Set exercise: Using the data below, output the first line and every line after it up to and including the line containing "import Sketcher", exactly as written and with nothing added.

Given information:
>> BEGIN

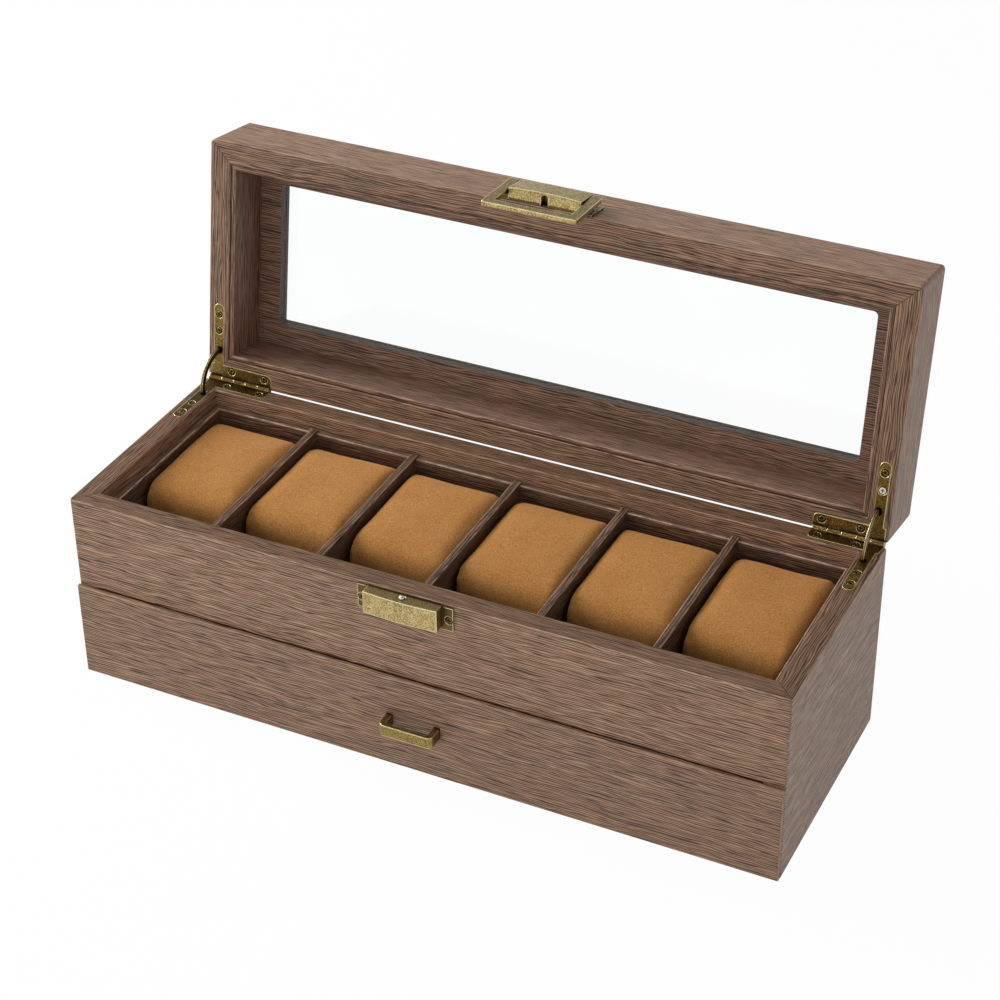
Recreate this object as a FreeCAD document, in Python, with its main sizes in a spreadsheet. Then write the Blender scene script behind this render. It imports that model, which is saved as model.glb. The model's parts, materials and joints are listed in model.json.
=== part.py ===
import FreeCAD, Part
import math
import os
import re
import Sketcher

# Watch storage box: a six-place tray over one drawer, under a hinged glazed lid.
# Millimetres, +Z up, front towards -Y. The origin is the centre of the underside.
# The lid is drawn closed and then turned open about the hinge axis.

NEAR = 0.001
DIVIDERS = 5
KNUCKLES = 5
SIDES = ("left", "right")

SIZES = [
    ("cutter_spare", 1.0, "reach of a cutting shape beyond what it cuts"),
    ("case_width", 320.0, "outside width of case and lid"),
    ("case_depth", 111.0, "outside depth of case and lid"),
    ("case_height", 88.5, "floor to case rim"),
    ("case_wall", 9.0, "thickness of the case boards"),
    ("edge_round", 1.0, "rounding of the upright edges of the case"),
    ("rim_round", 0.5, "rounding of the inner and outer rim edges of case and lid"),
    ("front_low", 45.9, "underside of the case front board"),
    ("shelf_thick", 3.0, "middle shelf"),
    ("shelf_inset", 1.0, "shelf and bottom panel behind the case front"),
    ("bottom_thick", 3.0, "bottom panel"),
    ("liner_thick", 4.0, "tray liner boards"),
    ("liner_drop", 6.8, "tray liner below the rim"),
    ("liner_round", 1.2, "rounding of liner top edges"),
    ("divider_thick", 3.4, "divider boards"),
    ("divider_drop", 5.6, "divider tops below the rim"),
    ("divider_round", 1.0, "rounding of divider tops"),
    ("groove_depth", 2.0, "grooves that seat the dividers in the liner"),
    ("lining_thick", 1.0, "suede lining in tray and drawer"),
    ("lid_height", 31.5, "rim to top of the lid"),
    ("lid_wall", 9.8, "thickness of the lid walls"),
    ("lid_gap", 0.3, "gap between the closed rims"),
    ("lid_round", 2.0, "rounding of the upright and top edges of the lid"),
    ("top_thick", 4.5, "lid top panel"),
    ("frame_thick", 4.0, "inner frame under the glass"),
    ("window_side", 12.8, "inner frame opening from the lid side walls"),
    ("window_end", 12.8, "inner frame opening from the lid front and back walls"),
    ("window_round", 2.2, "corner radius of the inner frame opening"),
    ("window_step", 0.6, "top panel opening beyond the inner frame opening"),
    ("window_crease", 0.4, "corner radius of the top panel opening"),
    ("glass_thick", 2.2, "glass pane"),
    ("glass_hold", 3.0, "glass held beyond the top panel opening"),
    ("glass_play", 0.2, "play around the glass"),
    ("lid_liner_thick", 2.0, "lid liner boards"),
    ("lid_liner_gap", 0.4, "shadow gap between lid wall and liner"),
    ("lid_liner_round", 0.8, "rounding of the lid liner edge"),
    ("lid_liner_back", 0.2, "lid liner edge behind the lid rim"),
    ("strip_thick", 0.8, "strip on the back of the lid"),
    ("strip_low", 2.5, "strip above the lid rim"),
    ("strip_high", 26.5, "top of the strip above the lid rim"),
    ("strip_inset", 1.5, "strip ends in from the lid sides"),
    ("open_angle", 99.0, "lid opening"),
    ("axis_out", 0.1, "hinge axis behind the case back"),
    ("barrel_radius", 1.625, "hinge barrel"),
    ("barrel_gap", 0.25, "groove around the barrel"),
    ("barrel_end", 31.8, "inner end of a barrel from the case side"),
    ("knuckle_pitch", 6.2, "knuckle spacing"),
    ("knuckle_gap", 0.3, "gap between knuckles"),
    ("hinge_pin_radius", 0.7, "hinge pin"),
    ("pin_play", 0.05, "radial play on every pin"),
    ("leaf_thick", 0.9, "hinge leaf plate"),
    ("leaf_end", 32.3, "inner end of a leaf from the case side"),
    ("leaf_side", 1.4, "outer end of a leaf from the case side"),
    ("leaf_rear", 6.8, "rear arm of a leaf from the case back"),
    ("leaf_corner", 2.4, "rounded corner of the rear arm"),
    ("arm_side", 5.1, "side arm centre line from the case side"),
    ("arm_width", 5.0, "side arm"),
    ("arm_reach", 35.7, "side arm from the case back"),
    ("web_reach", 1.0, "web of a knuckle short of the axis"),
    ("rear_screw_side", 11.9, "outer screw of the rear arm from the case side"),
    ("rear_screw_end", 28.6, "inner screw of the rear arm from the case side"),
    ("rear_screw_in", 4.5, "rear arm screws from the case back"),
    ("side_screw_a", 23.1, "side arm screw from the case back"),
    ("side_screw_b", 30.8, "side arm screw from the case back"),
    ("screw_head", 1.4, "head radius of the small screws"),
    ("screw_head_high", 0.7, "head height of the small screws"),
    ("screw_shank", 0.7, "shank radius of the small screws"),
    ("screw_long", 5.0, "length of the small screws"),
    ("cross_width", 0.45, "cross recess bar"),
    ("cross_part", 0.62, "half length of a cross bar as a part of its screw head's radius"),
    ("cross_deep", 0.35, "cross recess depth"),
    ("seat_gap", 0.4, "ring-shaped gap round a screw head or the locating pin"),
    ("seat_deep", 0.4, "depth of that gap"),
    ("stay_radius", 13.8, "centre line radius of a stay arm"),
    ("stay_width", 2.6, "radial width of a stay arm"),
    ("stay_thick", 1.0, "thickness of a stay arm"),
    ("stay_side", 5.5, "stay plane from the case side"),
    ("stay_overlap", 4.0, "degrees of stay inside each slot when open"),
    ("slot_side", 0.5, "slot clearance beside a stay"),
    ("slot_end", 0.35, "slot clearance at the stay edges"),
    ("pocket_inner", 6.85, "stay pocket from the hinge axis"),
    ("pocket_deep", 13.4, "stay pocket below the rim"),
    ("latch_across", -1.5, "latch and catch centre"),
    ("latch_width", 32.8, "latch and catch blocks"),
    ("ear_width", 42.6, "over the ears of latch and catch"),
    ("ear_thick", 0.8, "ears"),
    ("ear_screw_across", 19.4, "ear screws from the latch centre"),
    ("catch_low", 10.8, "bottom of the catch block below the rim"),
    ("catch_top", 0.8, "top of the catch block below the rim"),
    ("catch_proud", 5.65, "ends of the catch block off the case"),
    ("catch_crown", 0.8, "bulge of the catch face"),
    ("catch_ear_low", 12.3, "bottom of the catch ears below the rim"),
    ("catch_ear_top", 1.3, "top of the catch ears below the rim"),
    ("catch_screw_low", 7.3, "catch ear screws below the rim"),
    ("post_radius", 1.2, "locating pin"),
    ("post_out", 3.3, "locating pin off the case"),
    ("post_high", 0.2, "locating pin above the block before its dome"),
    ("post_sunk", 3.0, "locating pin inside the block"),
    ("latch_low", 0.6, "latch block above the lid rim"),
    ("latch_top", 12.6, "top of the latch block above the lid rim"),
    ("latch_proud", 5.5, "ends of the latch block off the lid"),
    ("latch_crown", 0.6, "bulge of the latch face"),
    ("latch_ear_low", 0.6, "bottom of the latch ears above the lid rim"),
    ("latch_ear_top", 13.0, "top of the latch ears above the lid rim"),
    ("latch_screw_high", 6.3, "latch ear screws above the lid rim"),
    ("notch_width", 3.2, "notch for the locating pin"),
    ("notch_high", 5.0, "notch height off the lid"),
    ("notch_deep", 4.0, "notch depth from the lid rim side"),
    ("pivot_high", 10.7, "bail pivot above the lid rim"),
    ("pivot_out", 4.4, "bail pivot off the lid"),
    ("pivot_radius", 0.6, "bail pins"),
    ("pivot_sunk", 3.0, "bail pins inside the latch block"),
    ("bail_width", 42.5, "over the bail arms"),
    ("bail_arm", 4.2, "bail arm"),
    ("bail_bar", 3.8, "bail front bar"),
    ("bail_reach", 26.1, "bail front edge from its pivot"),
    ("bail_tail", 1.6, "bail arm end behind its pivot"),
    ("bail_thick", 2.06, "bail plate"),
    ("bail_droop", 5.2, "lean of the resting bail towards the case, degrees"),
    ("bail_round", 0.8, "outer corners of the bail"),
    ("face_thick", 2.0, "drawer face panel"),
    ("face_gap", 0.3, "drawer face in front of the case"),
    ("face_low", 0.4, "drawer face above the floor"),
    ("face_top_gap", 0.5, "drawer face below the case front board"),
    ("face_round", 0.7, "rounded front edges of the drawer face"),
    ("drawer_play", 0.8, "drawer box beside the case boards"),
    ("drawer_lift", 0.5, "drawer box above the bottom panel"),
    ("drawer_box_high", 35.0, "drawer box boards"),
    ("drawer_box_front", 7.0, "drawer box front board"),
    ("drawer_board", 6.0, "drawer side and back boards"),
    ("drawer_bottom_thick", 2.5, "drawer bottom"),
    ("drawer_back_gap", 3.0, "drawer box in front of the case back"),
    ("pull_across", 1.2, "pull centre"),
    ("pull_height", 24.2, "pull centre above the floor"),
    ("pull_width", 24.4, "over the pull"),
    ("pull_out", 8.3, "pull off the drawer face"),
    ("pull_high", 5.2, "width of the pull strap"),
    ("pull_thick", 1.7, "thickness of the pull bar"),
    ("pull_foot", 2.7, "thickness of the pull feet"),
    ("pull_round", 2.6, "outer corner radius of the pull"),
    ("pull_inner_round", 1.0, "inner corner radius of the pull"),
    ("pull_screw_shank", 0.8, "pull screw radius"),
    ("pull_screw_head", 2.2, "pull screw head radius"),
    ("pull_screw_head_high", 1.2, "pull screw head height"),
    ("pull_screw_bite", 4.0, "pull screw inside the pull foot"),
    ("cushion_side_gap", 0.3, "cushion beside liner and dividers"),
    ("cushion_back_gap", 1.0, "cushion in front of the back liner"),
    ("cushion_floor_gap", 0.3, "cushion above the tray lining"),
    ("cushion_depth", 66.0, "cushion front to back"),
    ("cushion_high", 33.0, "cushion height at its ends"),
    ("cushion_round", 12.5, "cushion edge radius, front and back"),
    ("cushion_crown", 1.2, "rise of the cushion middle"),
    ("cushion_drawn", 2.6, "ends of the cushion drawn in"),
    ("cushion_end", 3.0, "length of the rounded cushion end"),
]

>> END

Result below:
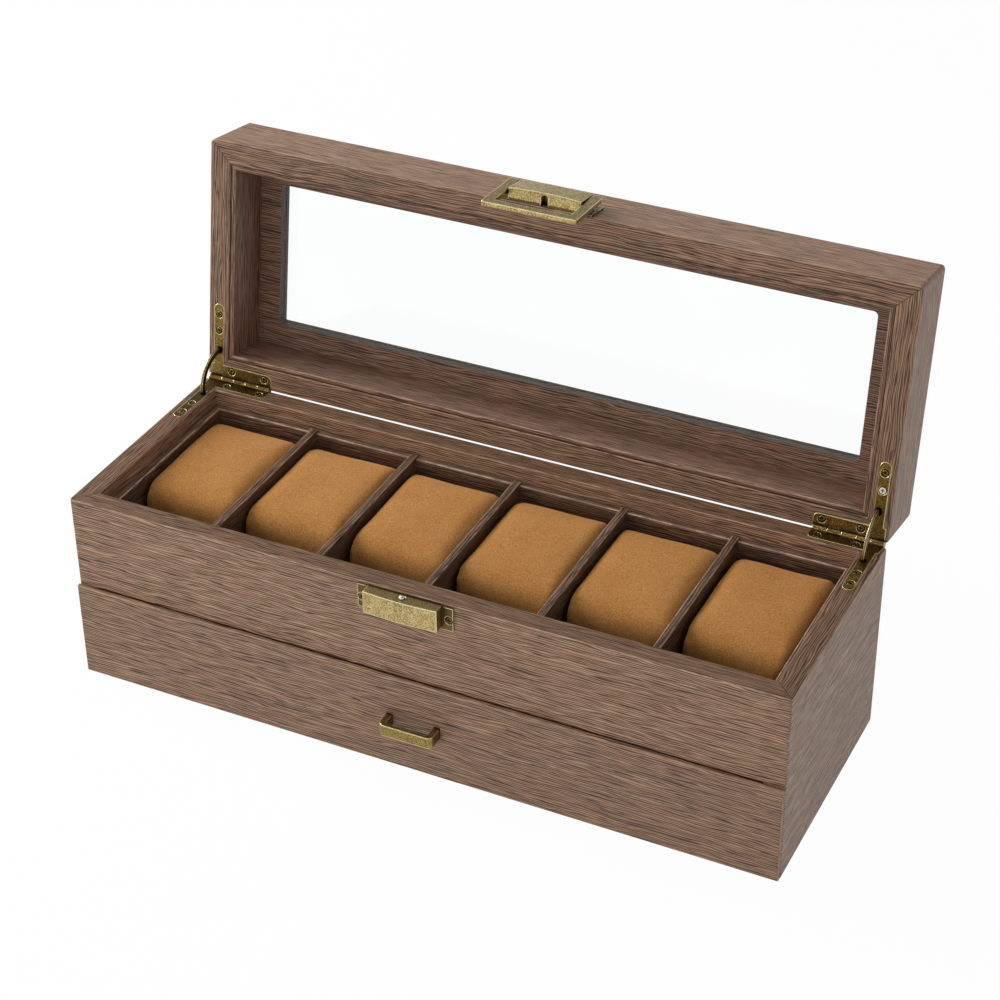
Recreate this object as a FreeCAD document, in Python, with its main sizes in a spreadsheet. Then write the Blender scene script behind this render. It imports that model, which is saved as model.glb. The model's parts, materials and joints are listed in model.json.
=== part.py ===
import FreeCAD, Part
import math
import os
import re
import Sketcher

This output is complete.